▸ **TASK DETAILS**
Reproduce the material in full, exactly as written.

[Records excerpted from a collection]
· · · · · · ·

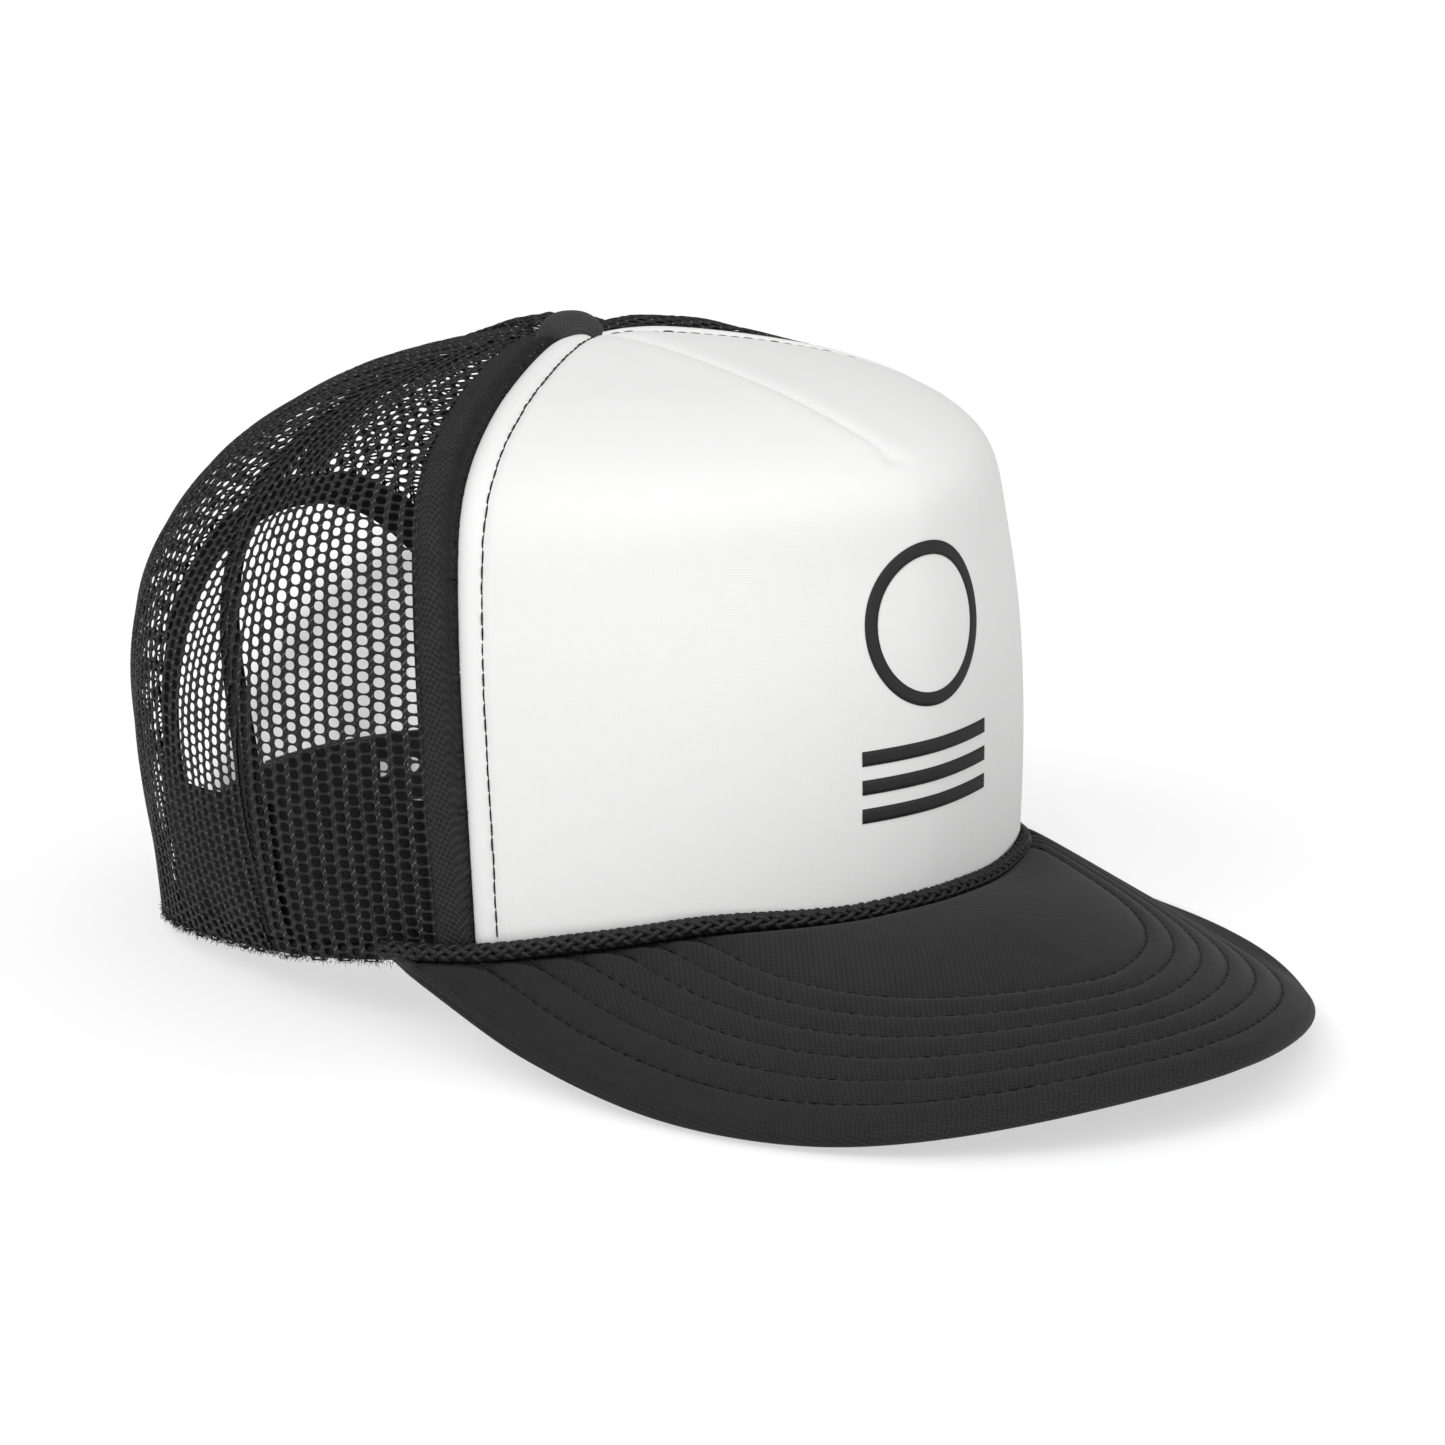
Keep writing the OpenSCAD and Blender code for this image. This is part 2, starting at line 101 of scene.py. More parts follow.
def bill_z(x, y):
    f = np.clip(-(y + front_depth) / bill_len, -1, 1.5)
    k = (x / bill_half) ** 2
    return front_lift - 16.6 * f - 25.1 * k - 1.5 * k * k


def front_dip(phi):
    """The middle of the hem hangs a little lower than the bill's own curve."""
    return 3.1 * smooth((34 - np.abs(phi)) / 25)


def lie(x, y):
    """The middle of the bill where it lies: it leans a little to the wearer's left."""
    phi = np.degrees(np.arctan2(x, -y))
    far = np.maximum(np.hypot(x, y) - plan(phi), 0)
    lean = bill_lean * x * (1 + np.where(x < 0, -0.8 * smooth(far / 20), 0.6 * smooth(far / 45)))
    z = bill_z(x, y) - lean - front_dip(phi) * np.exp(-((far / 14) ** 2))
    rest = 1.9  # the low corners lie on the floor instead of passing through it
    return rest + 0.5 * np.logaddexp(0, (z - rest) / 0.5)


def hem(phi):
    p = np.abs(phi)
    q = np.minimum(p, bill_corner)
    r = plan(q)
    zb = bill_z(r * np.sin(q * D2R), -r * np.cos(q * D2R)) - front_dip(q)
    t = np.clip((hem_end - p) / (hem_end - bill_corner), 0, 1)
    return np.where(p <= bill_corner, zb, zb * t**1.3)


def shares(phi):
    w = smooth((np.cos(phi * D2R) + 0.35) / 1.1)
    return w, 4.05 + (7.77 - 4.05) * w, 1.52 + (1.8 - 1.52) * w


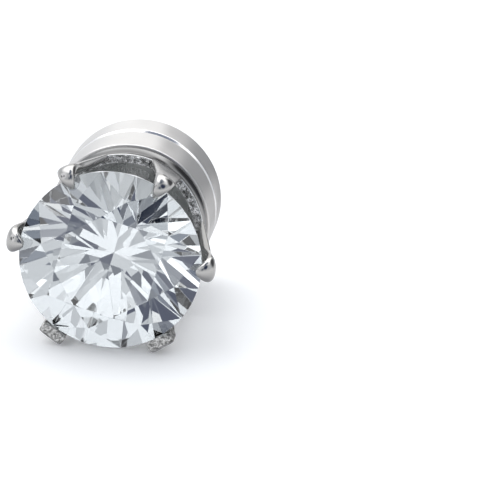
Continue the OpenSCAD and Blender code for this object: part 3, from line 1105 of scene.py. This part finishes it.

· · · · · · ·

▸ **EXERCISE SOLUTION**
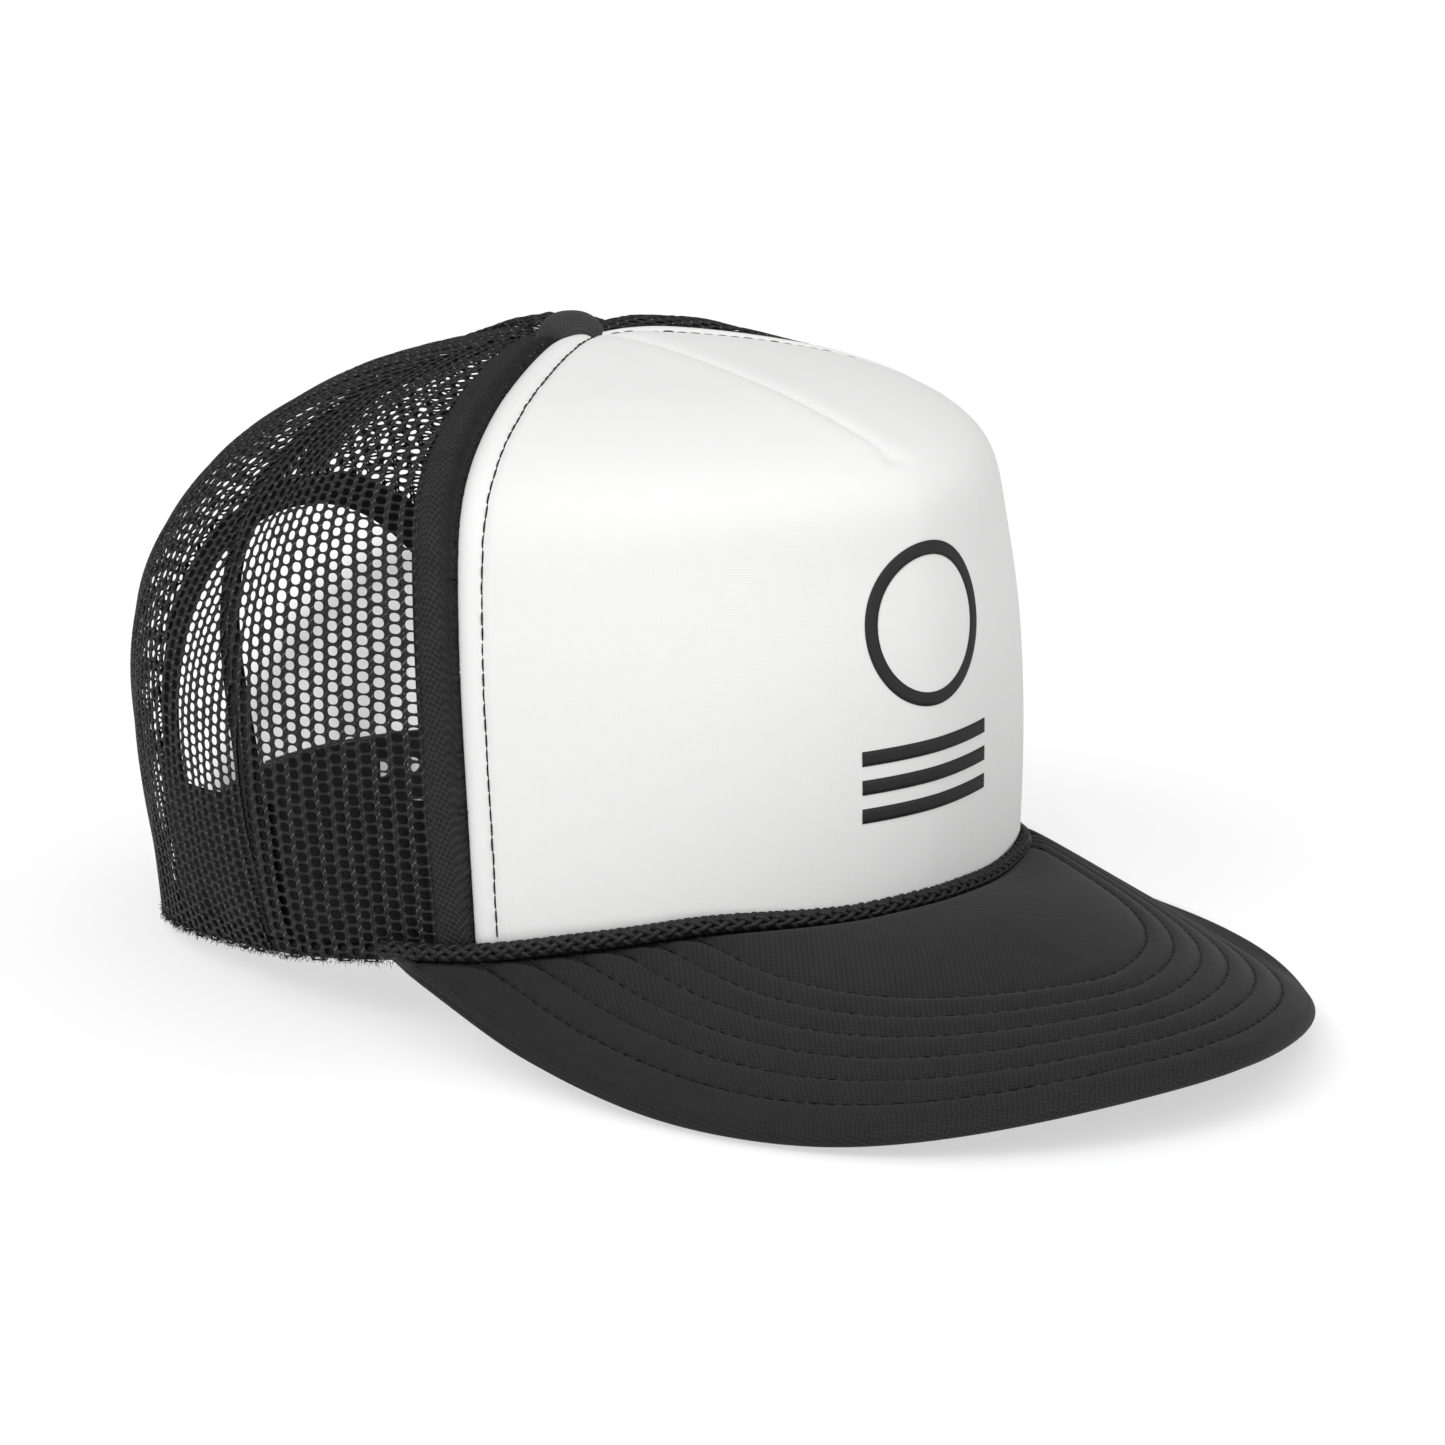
Keep writing the OpenSCAD and Blender code for this image. This is part 2, starting at line 101 of scene.py. More parts follow.
def bill_z(x, y):
    f = np.clip(-(y + front_depth) / bill_len, -1, 1.5)
    k = (x / bill_half) ** 2
    return front_lift - 16.6 * f - 25.1 * k - 1.5 * k * k


def front_dip(phi):
    """The middle of the hem hangs a little lower than the bill's own curve."""
    return 3.1 * smooth((34 - np.abs(phi)) / 25)


def lie(x, y):
    """The middle of the bill where it lies: it leans a little to the wearer's left."""
    phi = np.degrees(np.arctan2(x, -y))
    far = np.maximum(np.hypot(x, y) - plan(phi), 0)
    lean = bill_lean * x * (1 + np.where(x < 0, -0.8 * smooth(far / 20), 0.6 * smooth(far / 45)))
    z = bill_z(x, y) - lean - front_dip(phi) * np.exp(-((far / 14) ** 2))
    rest = 1.9  # the low corners lie on the floor instead of passing through it
    return rest + 0.5 * np.logaddexp(0, (z - rest) / 0.5)


def hem(phi):
    p = np.abs(phi)
    q = np.minimum(p, bill_corner)
    r = plan(q)
    zb = bill_z(r * np.sin(q * D2R), -r * np.cos(q * D2R)) - front_dip(q)
    t = np.clip((hem_end - p) / (hem_end - bill_corner), 0, 1)
    return np.where(p <= bill_corner, zb, zb * t**1.3)


def shares(phi):
    w = smooth((np.cos(phi * D2R) + 0.35) / 1.1)
    return w, 4.05 + (7.77 - 4.05) * w, 1.52 + (1.8 - 1.52) * w


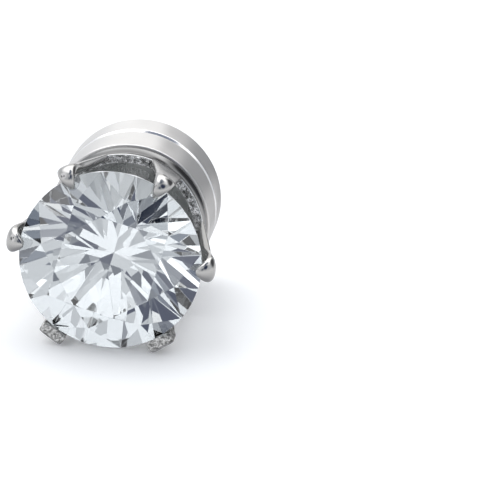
Continue the OpenSCAD and Blender code for this object: part 3, from line 1105 of scene.py. This part finishes it.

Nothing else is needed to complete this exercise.